Jacob limped for the rest of his life, but he learned something that night in the desert—healing only comes after pain, life only comes when you look death square in the eye, and suffering only gives way to healing, when you learn how to live with a limp.

The Benedictine writer Joan Chittister put it like this: “Jacob does what all of us must do, if, in the end, we too are to become true. He confronts in himself the things that are wounding him, admits his limitations, accepts his situation, rejoins the world, and moves on."

It’s so easy in this age of instant gratification to assume that we can create a Genie God, whose bottle can be rubbed to grant our every wish. Jesus tells us in our Gospel today that prayer is not some kind of magical incantation to release a wish-granting Genie, but the only way to help us see the world through God’s eyes. To see the injustice, the pain, the poverty and the wars, and strengthen us to do justice, though we have our own pains and infirmities. Prayer is the key to the healing of our souls and the soul of the world.
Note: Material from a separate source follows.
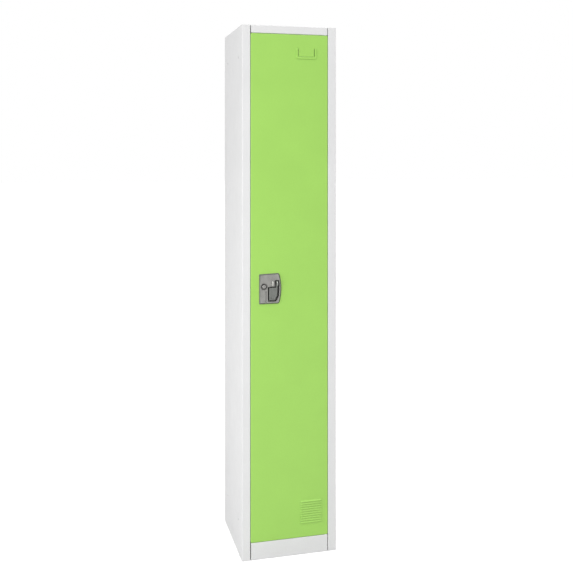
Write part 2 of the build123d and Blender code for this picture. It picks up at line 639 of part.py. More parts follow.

We can get angry about the rape of the women in Darfur or the Republic of Congo. We can curse the foolish waste of lives in the Middle East. We can cry at the sight of Burmese streets soaked with the blood of brave and holy monks. We can bemoan how the health care of children becomes entangled in a partisan struggle for political power. But only prayer can give us the strength to be healed for justice and the wisdom to do something about it. Only prayer can insure that, when the Son of Man returns, he will find faith on the earth.

As long as we lie in the dust, wrestling with the dark man, focusing on our pain, we will never taste the blessing. The story of the two Thieves and the Dark Man who wrestled with one of them, fills us with hope that, by never letting go of God, though the pain in our bodies sets our teeth on edge, we will find true healing and the faith to do justice when we finally limp across the creek.